▸ BRIEF: Every line in the listing below from the one with "const cover = new THREE.Group();" through the one with "before = set(bpy.data.objects)" is to be reproduced exactly, both ends included; leave out the rest.

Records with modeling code
[start]

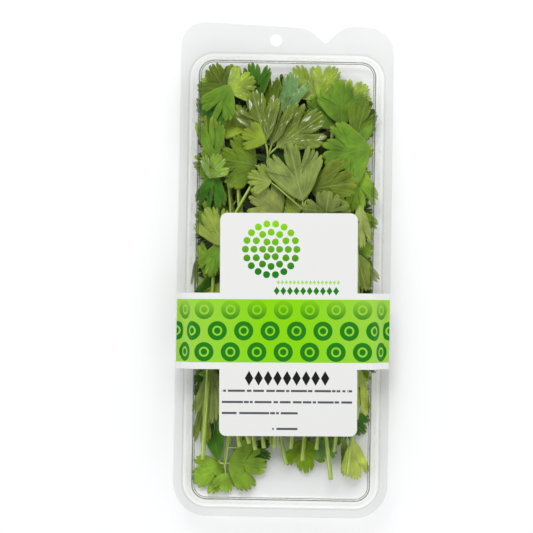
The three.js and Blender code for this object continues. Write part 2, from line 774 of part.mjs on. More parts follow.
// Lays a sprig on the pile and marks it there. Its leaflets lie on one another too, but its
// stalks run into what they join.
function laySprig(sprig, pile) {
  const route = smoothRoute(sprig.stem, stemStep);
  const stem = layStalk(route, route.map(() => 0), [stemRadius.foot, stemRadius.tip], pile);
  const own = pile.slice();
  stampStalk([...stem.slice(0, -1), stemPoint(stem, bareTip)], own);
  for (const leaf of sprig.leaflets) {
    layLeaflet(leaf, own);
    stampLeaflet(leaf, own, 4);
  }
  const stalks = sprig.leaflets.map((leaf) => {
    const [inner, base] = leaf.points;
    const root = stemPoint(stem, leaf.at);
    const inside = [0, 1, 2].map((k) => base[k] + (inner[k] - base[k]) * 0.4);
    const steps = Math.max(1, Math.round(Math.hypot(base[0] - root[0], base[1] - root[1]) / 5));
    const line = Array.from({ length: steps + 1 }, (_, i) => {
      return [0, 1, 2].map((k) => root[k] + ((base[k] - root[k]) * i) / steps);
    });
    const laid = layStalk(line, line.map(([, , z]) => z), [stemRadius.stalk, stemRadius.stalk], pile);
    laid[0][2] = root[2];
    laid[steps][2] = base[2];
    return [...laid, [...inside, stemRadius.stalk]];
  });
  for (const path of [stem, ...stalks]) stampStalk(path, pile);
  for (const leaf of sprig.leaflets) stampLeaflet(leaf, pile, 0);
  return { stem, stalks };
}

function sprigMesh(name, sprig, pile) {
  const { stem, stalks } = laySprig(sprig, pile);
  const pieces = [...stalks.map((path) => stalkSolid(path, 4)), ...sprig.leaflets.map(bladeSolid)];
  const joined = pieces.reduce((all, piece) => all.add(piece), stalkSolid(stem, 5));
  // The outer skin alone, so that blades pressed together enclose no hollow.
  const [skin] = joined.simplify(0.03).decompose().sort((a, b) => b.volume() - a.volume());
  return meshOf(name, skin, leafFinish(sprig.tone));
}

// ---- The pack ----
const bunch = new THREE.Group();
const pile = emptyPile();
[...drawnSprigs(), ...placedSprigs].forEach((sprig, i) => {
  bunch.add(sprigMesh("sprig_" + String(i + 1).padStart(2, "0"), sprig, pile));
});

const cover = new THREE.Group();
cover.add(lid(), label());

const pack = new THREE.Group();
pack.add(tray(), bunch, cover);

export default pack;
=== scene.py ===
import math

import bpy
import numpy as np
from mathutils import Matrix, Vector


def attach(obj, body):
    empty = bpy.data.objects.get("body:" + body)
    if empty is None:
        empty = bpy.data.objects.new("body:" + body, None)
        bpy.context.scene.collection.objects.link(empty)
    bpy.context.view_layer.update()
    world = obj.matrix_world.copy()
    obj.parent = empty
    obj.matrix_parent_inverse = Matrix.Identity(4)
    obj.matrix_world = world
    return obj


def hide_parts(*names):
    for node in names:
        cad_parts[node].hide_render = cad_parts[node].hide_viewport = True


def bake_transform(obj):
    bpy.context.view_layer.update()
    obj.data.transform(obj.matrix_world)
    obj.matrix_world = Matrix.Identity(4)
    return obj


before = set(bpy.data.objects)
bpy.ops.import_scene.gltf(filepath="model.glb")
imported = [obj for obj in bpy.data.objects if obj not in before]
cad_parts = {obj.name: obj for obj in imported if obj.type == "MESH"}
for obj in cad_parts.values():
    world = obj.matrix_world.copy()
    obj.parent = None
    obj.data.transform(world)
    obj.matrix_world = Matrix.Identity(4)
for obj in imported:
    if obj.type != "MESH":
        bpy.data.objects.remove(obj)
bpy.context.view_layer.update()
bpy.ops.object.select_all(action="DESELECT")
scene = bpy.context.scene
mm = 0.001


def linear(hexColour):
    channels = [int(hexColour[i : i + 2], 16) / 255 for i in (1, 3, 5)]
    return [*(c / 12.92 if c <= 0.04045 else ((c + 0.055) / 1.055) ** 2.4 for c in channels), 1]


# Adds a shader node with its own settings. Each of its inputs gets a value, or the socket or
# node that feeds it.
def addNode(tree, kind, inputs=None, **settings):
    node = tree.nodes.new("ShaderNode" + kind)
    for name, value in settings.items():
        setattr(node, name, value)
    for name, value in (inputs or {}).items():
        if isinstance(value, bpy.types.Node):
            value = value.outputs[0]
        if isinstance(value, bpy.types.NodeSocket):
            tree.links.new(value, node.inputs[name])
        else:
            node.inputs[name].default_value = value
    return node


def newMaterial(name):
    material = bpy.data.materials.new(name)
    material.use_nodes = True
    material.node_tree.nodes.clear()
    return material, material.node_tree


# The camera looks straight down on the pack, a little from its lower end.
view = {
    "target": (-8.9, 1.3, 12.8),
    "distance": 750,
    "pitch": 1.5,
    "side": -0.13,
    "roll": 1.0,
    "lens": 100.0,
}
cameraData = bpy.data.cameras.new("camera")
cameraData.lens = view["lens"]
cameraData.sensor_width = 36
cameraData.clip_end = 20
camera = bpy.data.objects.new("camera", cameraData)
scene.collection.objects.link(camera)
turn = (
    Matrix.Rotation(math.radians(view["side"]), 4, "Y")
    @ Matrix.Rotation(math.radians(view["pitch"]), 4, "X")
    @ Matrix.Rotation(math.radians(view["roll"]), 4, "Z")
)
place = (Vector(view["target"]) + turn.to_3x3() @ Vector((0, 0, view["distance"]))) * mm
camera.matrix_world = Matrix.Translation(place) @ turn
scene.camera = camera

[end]
[start]

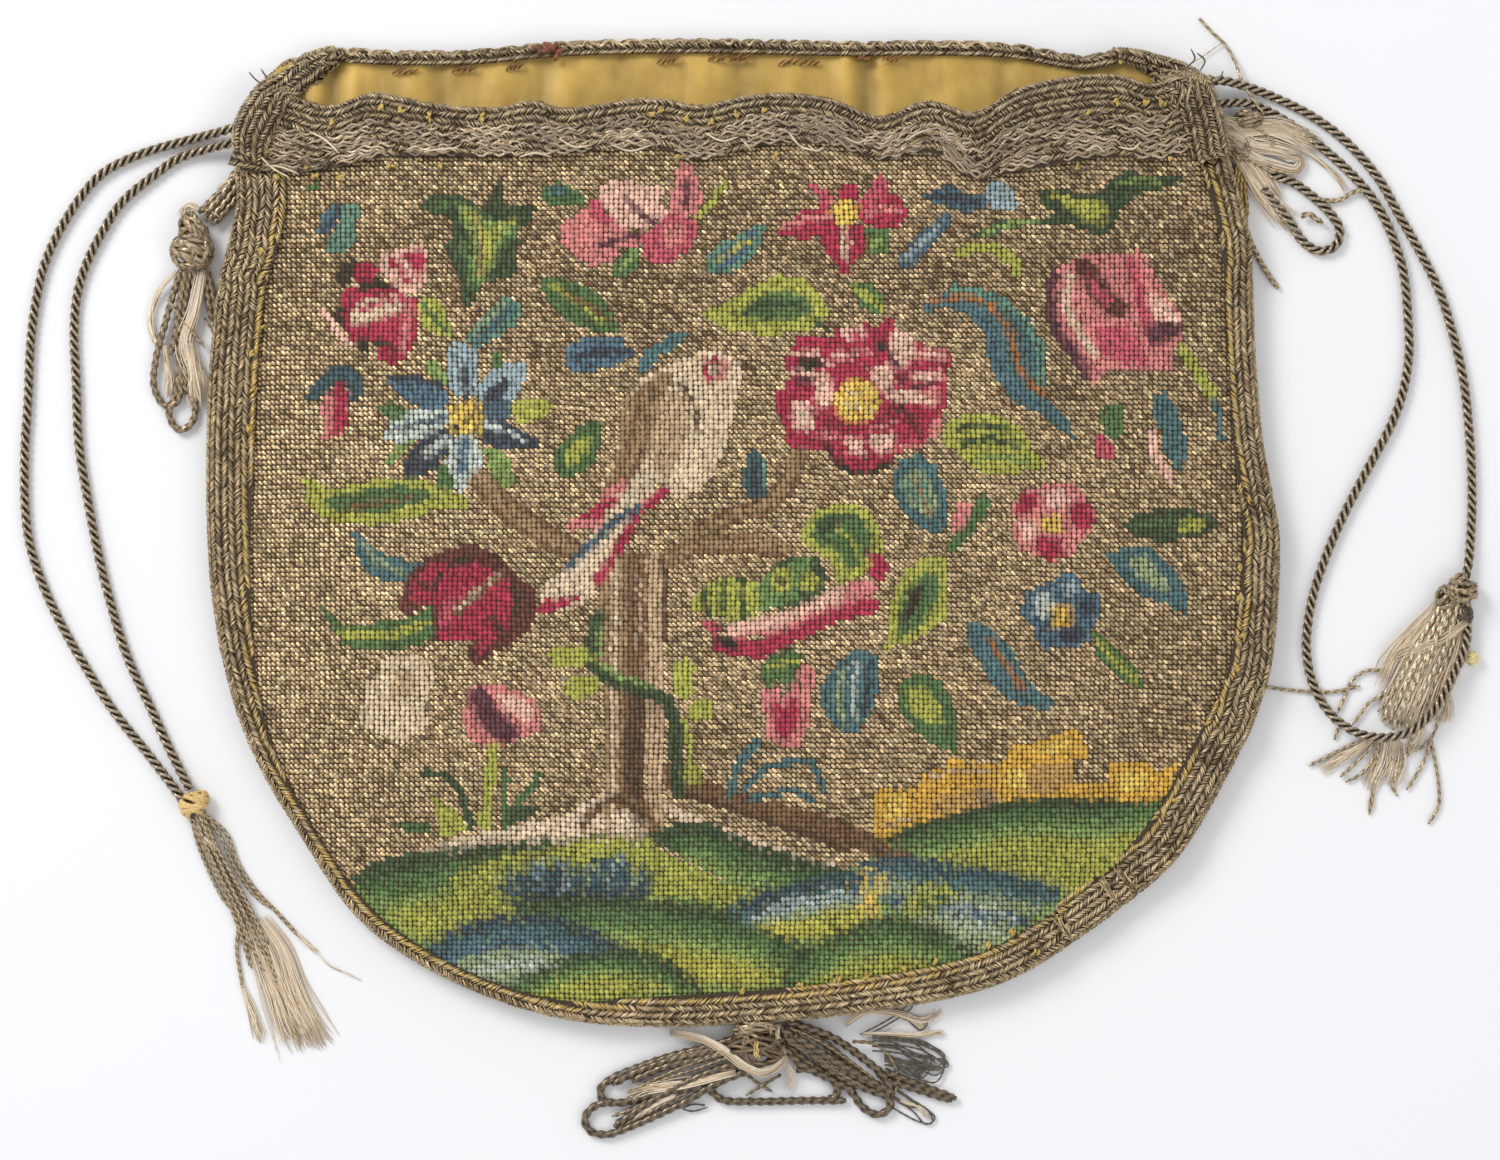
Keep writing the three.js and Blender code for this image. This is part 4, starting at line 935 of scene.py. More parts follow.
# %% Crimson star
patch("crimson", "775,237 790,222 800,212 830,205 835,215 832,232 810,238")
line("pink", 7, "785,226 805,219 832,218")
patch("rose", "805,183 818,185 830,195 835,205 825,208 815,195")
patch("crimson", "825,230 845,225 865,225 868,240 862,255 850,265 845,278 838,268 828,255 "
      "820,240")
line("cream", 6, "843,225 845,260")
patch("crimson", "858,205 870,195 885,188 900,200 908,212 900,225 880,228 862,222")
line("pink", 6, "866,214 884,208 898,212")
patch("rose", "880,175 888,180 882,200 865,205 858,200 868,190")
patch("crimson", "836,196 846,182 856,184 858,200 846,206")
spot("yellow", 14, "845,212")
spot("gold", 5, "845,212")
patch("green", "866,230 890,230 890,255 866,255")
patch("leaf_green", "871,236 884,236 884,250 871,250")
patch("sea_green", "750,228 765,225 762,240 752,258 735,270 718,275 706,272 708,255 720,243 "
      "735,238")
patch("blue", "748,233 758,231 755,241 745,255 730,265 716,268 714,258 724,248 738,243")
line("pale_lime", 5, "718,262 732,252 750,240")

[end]

▸ RESULT OF THIS EXERCISE:
const cover = new THREE.Group();
cover.add(lid(), label());

const pack = new THREE.Group();
pack.add(tray(), bunch, cover);

export default pack;
=== scene.py ===
import math

import bpy
import numpy as np
from mathutils import Matrix, Vector


def attach(obj, body):
    empty = bpy.data.objects.get("body:" + body)
    if empty is None:
        empty = bpy.data.objects.new("body:" + body, None)
        bpy.context.scene.collection.objects.link(empty)
    bpy.context.view_layer.update()
    world = obj.matrix_world.copy()
    obj.parent = empty
    obj.matrix_parent_inverse = Matrix.Identity(4)
    obj.matrix_world = world
    return obj


def hide_parts(*names):
    for node in names:
        cad_parts[node].hide_render = cad_parts[node].hide_viewport = True


def bake_transform(obj):
    bpy.context.view_layer.update()
    obj.data.transform(obj.matrix_world)
    obj.matrix_world = Matrix.Identity(4)
    return obj


before = set(bpy.data.objects)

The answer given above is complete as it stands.